‘Zo, vanaf nu moet je het zelf doen. Ik heb het een paar dagen voorgedaan, nu jij’, lijkt moedermerel te zeggen. Ze voert haar jong nog maar mondjesmaat, eet vooral zelf van de appel. Het jong zit naast haar, wat verbaasd en stilletjes. Wat te doen? Hij wacht rustig en als moeder even de andere kant op kijkt, pakt hij snel de appelschil. Oh oh… wat nu?!?… hij huppelt er wat onzeker een stukje mee weg. Het jong hapt en pikt in de schil, net zoals moeder. Probeert een klein stukje schil in één keer op te eten. Het bekje in, het bekje weer uit, erin, er weer uit. Moeder komt erbij. Pakt het stukje schil en stopt het in het bekje van haar jong. Die gooit het weer op de grond. Moeder probeert het nog eens. Uiteindelijk eet ze het zelf maar op.
De volgende dag probeert het jong het opnieuw. Hij hapt en eet nu zelf kleine stukjes appel. Hij durft zelfs een rozijntje van de tuintafel te pakken. Hij wordt steeds wat vrijer en is op meer afstand van moeder. Wat ben ik blij om te zien dat het jong nu zelf eet, een nieuwe stap in zelfstandigheid. Ik kijk er met plezier naar. Real life, op zomaar een paar meter van me vandaan. Mooi!

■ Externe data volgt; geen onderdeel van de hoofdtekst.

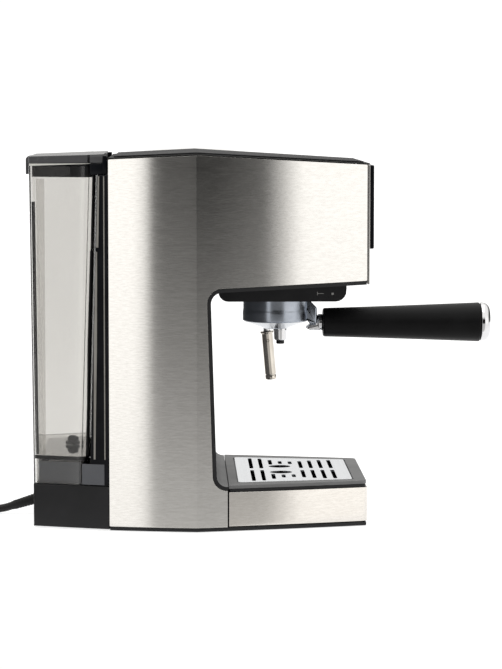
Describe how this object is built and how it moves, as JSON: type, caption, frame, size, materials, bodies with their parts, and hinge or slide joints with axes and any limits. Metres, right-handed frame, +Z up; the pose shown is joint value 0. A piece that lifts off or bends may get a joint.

Weer een paar dagen later komt het jong ook alleen. Moeder volgt meestal kort erna. Ik hoop dat als hij straks volwassen is, langs blijft komen. En ons dan, net als zijn ouders nu, trakteert op zo’n mooi zangconcert. Dan zal ik hem groeten en met een glimlach op mijn gezicht naar hem luisteren.
De Merel 2
Zeg merel ik hoorde je zingen
toen iedereen nog sliep
was ’t regen, was ’t regen
waarop jij zo riep
maar nee het was de zon
die jij hielp op te staan
en toch heeft men jou een
zwart pak aangedaan.
‘De natuur kijkt op haar horloge, het is…vijf voor lente’.